[What is expected]:
Each line containing the word "Identity" must be reported.

==== Data listing

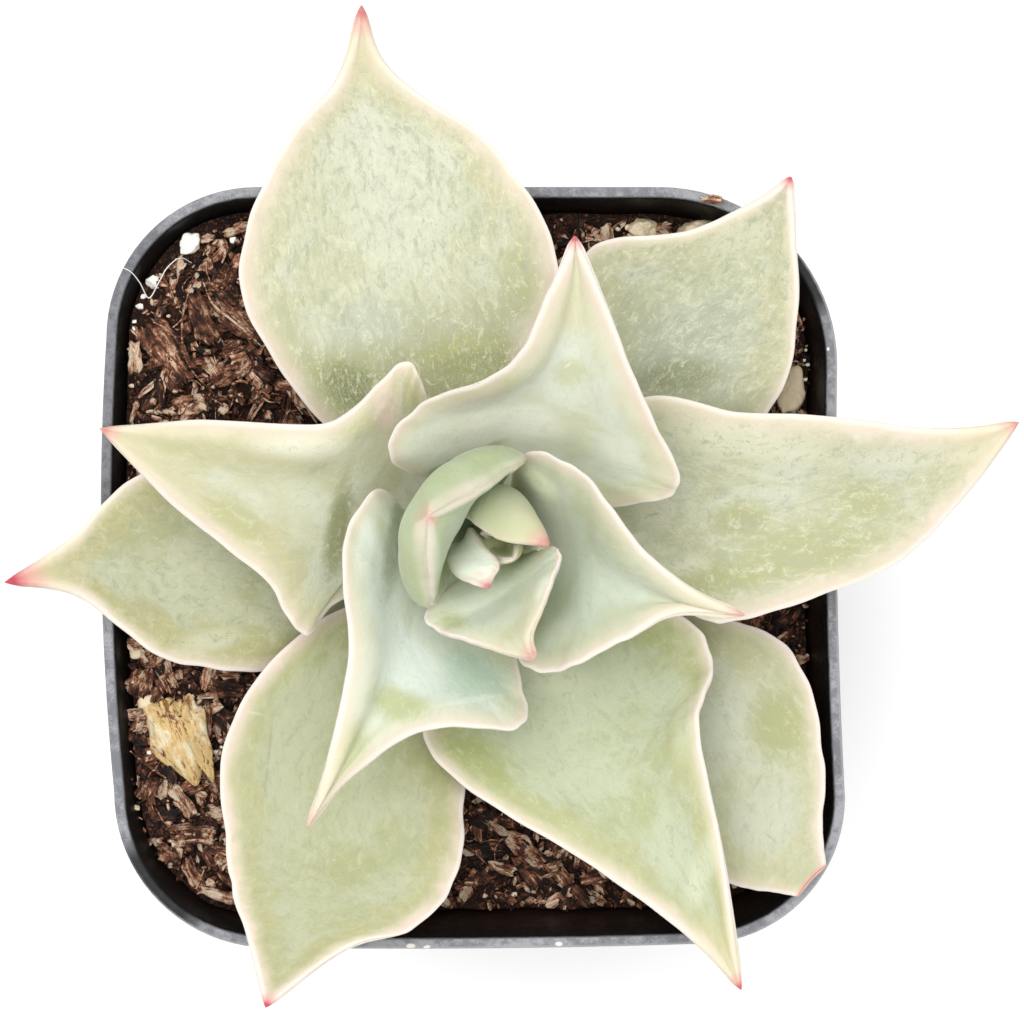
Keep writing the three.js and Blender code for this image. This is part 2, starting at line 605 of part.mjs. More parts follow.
// An uneven pebble, grown all round by an amount.
function stoneGeometry({ x, y, size }, extra) {
  const geometry = new THREE.IcosahedronGeometry(1, STONE_DETAIL);
  const position = geometry.attributes.position;
  for (let i = 0; i < position.count; i++) {
    const way = new THREE.Vector3().fromBufferAttribute(position, i);
    const broad = STONE_LUMPS[0] * Math.sin(5 * way.x + x) * Math.cos(4 * way.y + y);
    const small = STONE_LUMPS[1] * Math.sin(7 * way.z + x);
    const reach = way.toArray().map((v, axis) => v * (size[axis] * (1 + broad + small) + extra));
    position.setXYZ(i, ...reach);
  }
  return geometry.translate(x, y, soilHeight(x, y) + STONE_LIFT);
}

function flakeGeometry() {
  const rows = FLAKE.rows.map((row) => row.map(([x, y, lift]) => [x, y, soilHeight(x, y) + lift]));
  return leafGeometry({ ...FLAKE, rows }, BUD_ROWS);
}

function splinterGeometry({ x, y, length, width, turn }, index) {
  return slab(length, width, SPLINTER_THICKNESS, randomFrom(index + 1))
    .rotateZ(THREE.MathUtils.degToRad(turn))
    .translate(x, y, soilHeight(x, y) + SPLINTER_LIFT + SPLINTER_THICKNESS / 2);
}

const part = new THREE.Group();
function add(name, geometry, colour, roughness) {
  const material = new THREE.MeshStandardMaterial({ color: colour, roughness, metalness: 0 });
  const mesh = new THREE.Mesh(geometry, material);
  mesh.name = name;
  part.add(mesh);
}

const stemRoom = toSolid(stemGeometry(CLEARANCE));
const stem = BUD_LEAVES.reduce(
  (solid, leaf) => solid.add(toSolid(leafGeometry(leaf, BUD_ROWS))),
  toSolid(stemGeometry(0)),
);
const soil = STONES.reduce(
  (solid, stone) => solid.subtract(toSolid(stoneGeometry(stone, CLEARANCE))),
  chipSolids().reduce((solid, chip) => solid.add(chip), toSolid(soilGeometry())).subtract(stemRoom),
);

add("pot", toGeometry(potSolid()), COLOURS.pot, 0.5);
add("soil", toGeometry(mainBody(soil)), COLOURS.soil, 0.95);
add("stem", toGeometry(stem), COLOURS.stem, 0.7);
for (const leaf of LEAVES) {
  const solid = toSolid(leafGeometry(leaf, LEAF_ROWS)).subtract(stemRoom);
  add(leaf.name, toGeometry(solid), COLOURS.leaf, 0.55);
}
for (const stone of STONES) add(stone.name, stoneGeometry(stone, 0), COLOURS[stone.colour], 0.95);
SPLINTERS.forEach((splinter, i) => add(splinter.name, splinterGeometry(splinter, i), COLOURS.chip, 0.9));
add("bark_flake", flakeGeometry(), COLOURS.flake, 0.8);

export default part;
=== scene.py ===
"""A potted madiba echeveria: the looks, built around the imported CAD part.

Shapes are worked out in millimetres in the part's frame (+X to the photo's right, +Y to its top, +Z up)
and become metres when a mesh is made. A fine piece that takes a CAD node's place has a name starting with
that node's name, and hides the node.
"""

import math

import bmesh
import bpy
import numpy as np
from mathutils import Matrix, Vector, noise
from mathutils.bvhtree import BVHTree


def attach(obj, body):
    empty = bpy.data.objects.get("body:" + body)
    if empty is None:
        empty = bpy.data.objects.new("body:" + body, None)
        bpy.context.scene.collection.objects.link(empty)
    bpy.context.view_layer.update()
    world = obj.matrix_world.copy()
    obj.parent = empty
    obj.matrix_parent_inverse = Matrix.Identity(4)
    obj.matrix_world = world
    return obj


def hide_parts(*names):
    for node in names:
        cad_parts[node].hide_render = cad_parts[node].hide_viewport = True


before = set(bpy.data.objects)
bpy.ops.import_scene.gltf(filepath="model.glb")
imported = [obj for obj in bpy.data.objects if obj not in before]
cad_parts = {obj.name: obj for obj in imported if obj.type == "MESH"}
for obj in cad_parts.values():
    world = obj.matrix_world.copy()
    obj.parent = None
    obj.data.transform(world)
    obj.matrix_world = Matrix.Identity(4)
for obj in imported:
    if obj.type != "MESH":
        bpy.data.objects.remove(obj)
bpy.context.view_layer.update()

MM = 0.001

# The photograph: its centre looks straight down from above the rim.
PHOTO_WIDTH = 1024
PHOTO_CENTRE = (512, 507)  # pixels
PIXEL = 0.077  # mm at the height of the rim
CAMERA_X = 3.0
CAMERA_Y = 4.6
CAMERA_ABOVE_RIM = 280.0
SENSOR = 36.0

# Light
LIGHT_LEVEL = 1.34  # how bright a level white surface looks
WORLD_LIGHT = 0.75
LAMPS = {"key": ((-0.35, 0.4, 1.2), 0.9, 8.0), "fill": ((0.1, -0.12, 1.3), 1.1, 9.0)}  # place, width, watts
FLOOR_HALF = 1500  # mm

# Pot. The rim's corners before rounding, anticlockwise from the north-east: x, y, the radius and the bulge of
# the wall that follows.
RIM_CORNERS = [
    (28.1, 29.3, 13.7, 0),
    (-28.3, 29.3, 11.6, 0.7),
    (-27.7, -29.4, 12, 0.2),
    (28.7, -29.1, 11.3, -0.3),
]
CORNER_STEPS = 20
WALL_STEPS = 24
POT_HEIGHT = 56.0
POT_WALL = 0.65
POT_FLOOR = 1.2
FOOT_SCALE = 0.74
FOOT_ROUND = 0.8
LIP_HEIGHT = 4.5
LIP_STEP = 0.3
LIP_ROUND = 0.3
DRAIN_RADIUS = 2.4
DRAIN_OFFSET = 13.0
DRAIN_DEPTH = 5.0  # of the cutter, half of it below the floor

# Bark mix and stem
CLEARANCE = 0.3
SOIL_LEVEL = 49.5
WEST_BANK = 3.9
NORTH_BANK = 2.4
SOUTH_DIP = 0.8
BANK_REACH = 27.0
BROAD_HEAPS = 0.35
SMALL_HEAPS = 0.2
SOIL_LUMPS = 0.5  # how high the lumps and crumbs on top of the heaps are, and how wide
SOIL_CRUMBS = 0.25
LUMP_SIZE = 2.4
CRUMB_SIZE = 0.7
SOIL_RINGS = 84
SOIL_EDGE_STEPS = 3  # points between those of the pot's own outline
INSIDE = {"half": (26.7, 27.2), "middle": (-0.3, 0.0), "corner": 11.2}  # the room within the walls
AXIS = (1.7, 1.7)
STEM_RADIUS = 3.3
STEM_PROFILE = [
    # radius and height, from the end of the root to the growing point
    (0.7, 24),
    (1.4, 31),
    (2.3, 39),
    (STEM_RADIUS, 46),
    (STEM_RADIUS, 60),
    (2.6, 62),
    (1.9, 64),
    (1.4, 65.5),
]
STEM_TOP = 66.5
ROOT_HOLE = [(3.6, 45), (1.7, 31), (1, 23.7)]  # radius and height, going down
ROOT_HOLE_END = 23.6

# The chips that the CAD mix carries, placed by the same seeded rule
CHIP_COUNT = 66
CHIP_SEED = 7
CHIP_LENGTH = (2, 5.2)
CHIP_WIDTH = (1, 2.2)
CHIP_THICKNESS = 1.1
CHIP_TILT = 0.3
CHIP_LIFT = 0.1
CHIP_SPREAD = 24.5
CHIP_CORNER = (15, 9)
CHIP_TO_STEM = 9
CHIP_TO_LOOSE = 3.4
FLAKE_PLACE = (-22.8, -13.6)

# Litter on the mix
SLIVERS = 1900
SLIVER_LENGTH = (1.1, 3.4)
SLIVER_WIDTH = (0.18, 0.55)  # of its length
SLIVER_THICKNESS = (0.25, 0.5)
FINES = 8000
FINE_WIDTH = (0.25, 0.9)  # of its length
FINE_THICKNESS = (0.12, 0.4)
LITTER_SEEDS = {"bark_slivers": 23, "bark_fines": 11}
MIX_REACH = 27  # mm, from the middle to beyond the walls
STEM_ROOM = 5  # mm round the stem's middle that hold no litter
FIBRES = 950
FIBRE_SEED = 5
FIBRE_SPREAD = 25
FIBRE_LENGTH = (1.2, 4.5)
FIBRE_RADIUS = (0.025, 0.07)
FIBRE_LIFT = (0.2, 0.9)
FIBRE_POINTS = 5
FIBRE_BEND = 0.45  # radians from point to point

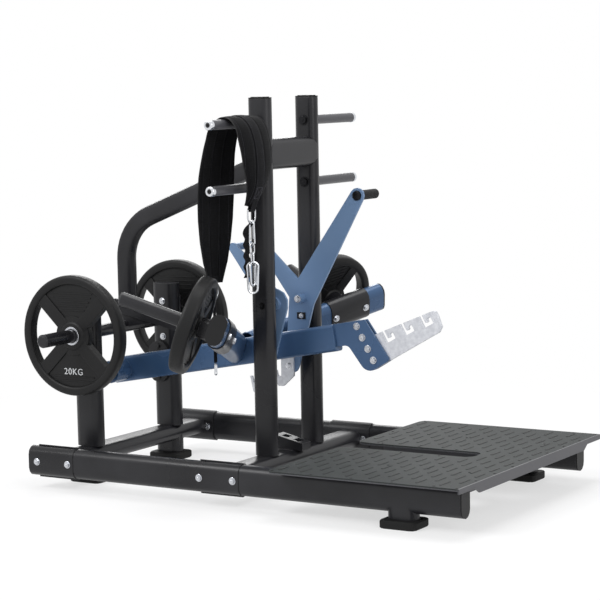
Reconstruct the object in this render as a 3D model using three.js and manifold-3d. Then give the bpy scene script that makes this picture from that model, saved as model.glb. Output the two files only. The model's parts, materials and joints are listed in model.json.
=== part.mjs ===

========

[Exercise result]:
    obj.matrix_parent_inverse = Matrix.Identity(4)
    obj.matrix_world = Matrix.Identity(4)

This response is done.